Little pleases a fact-checker more than obtaining a retraction. This happens regularly across the world, often at the highest political levels. In a recent case, a vice-presidential candidate in Argentina corrected herself by saying, “I saw that on Chequeado. Which is why we corrected ourselves and never repeated it.”

Yet even as retractions occur worldwide, fact-checkers are still discussing how to best define and measure the impact of their work. One of the hardest metrics – yet arguably one of the most important – is the extent to which the work of a fact-checking website is inspiring readers and media outlets to take a more fact-based approach in their consumption and dissemination of information.

Inspiring others was a central objective of the African Fact-Checking Awards promoted by Africa Check, now in their second year. This year’s winner, announced tonight in Johannesburg at the African Media Leaders Forum, is Ben Ezeamulu, for a fact check published on Nigeria’s Premium Times.

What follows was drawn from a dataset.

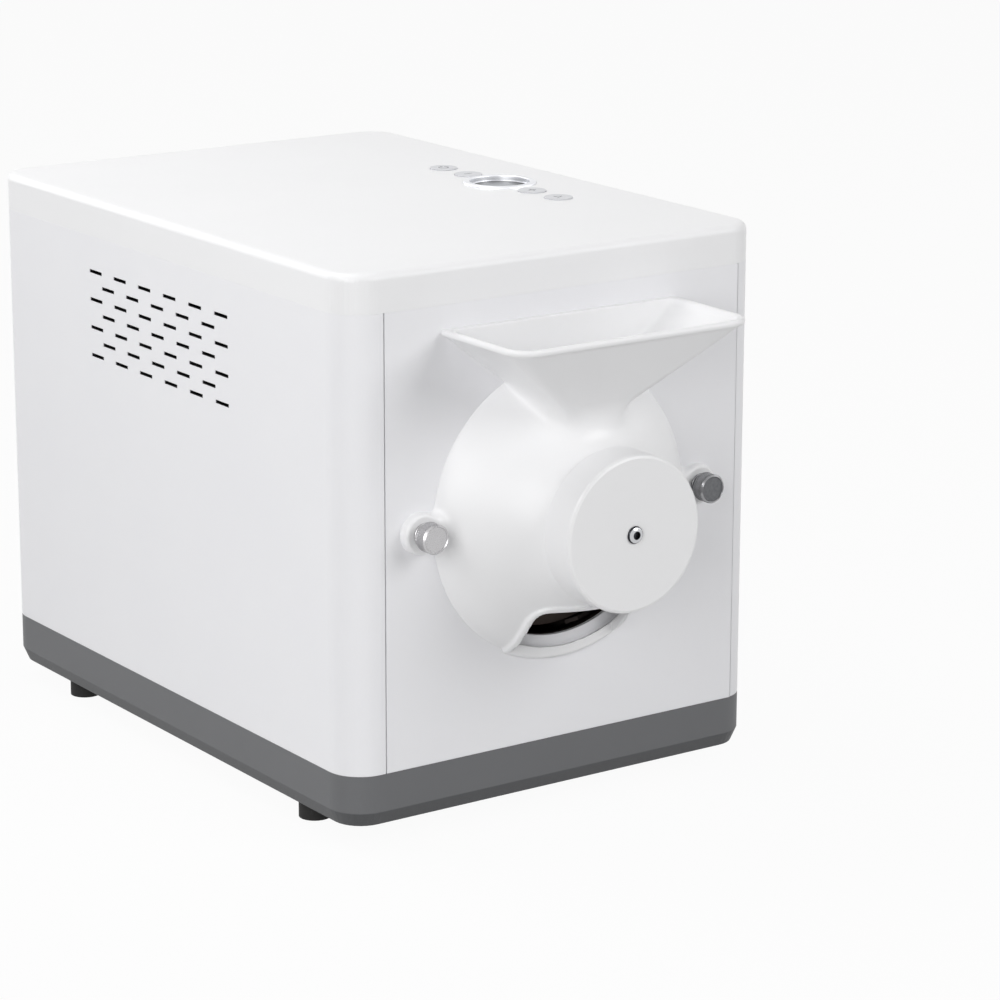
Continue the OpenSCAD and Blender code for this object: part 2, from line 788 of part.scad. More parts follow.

Ezeamulu fact-checked claims on a new bill on sexual offenders, which was mistakenly understood to be setting the age of consent in Nigeria at eleven years of age. The bill did nothing of the sort; some activists also deemed the controversy to be an unwelcome distraction from the real problems of the draft law. The runners-up were a report on South African President Jacob Zuma’s controversial use of state money to refurbish his home and an investigation on whether newly ordered trains for the Passenger Rail Agency of South Africa were too high for the tracks they were intended for.

The jury rewarded Ezeamulu’s fact check for “clinically, carefully examining the evidence” on a highly sensitive topic. Africa Check received 51 entries for this year’s award, originating from 15 countries across the continent, from Ethiopia and Egypt to South Africa and Zimbabwe.

The awards are part of Africa Check’s wider strategy to spread fact-checking beyond their website, even as today’s launch of a Francophone version is set to expand its reach. Besides a “How to fact check” page, the website also offers an “Info Finder” that allows interested users to look up reliable data that its fact-checkers have catalogued.

Like other fact-checking websites, Africa Check provides training for journalists and professionals, running three workshops in the recent Power Reporting conference, a gathering of African investigative journalists. Training is also central in the South African fact-checkers’ strategy to differentiate their sources of revenue.

Africa Check has also publicly engaged its critics. In a response to an odd attack accusing the organization of being part of a socialist conspiracy, Africa Check’s Executive Director Peter Cunliffe-Jones responded:

“We believe that all organisations, our own included, should set out the evidence they have for the claims they make so that the public can check the evidence, fairly and openly.”

Promoting an evidence-based exchange of ideas is a worthy goal. Evidently, it is not always an uncontroversial one.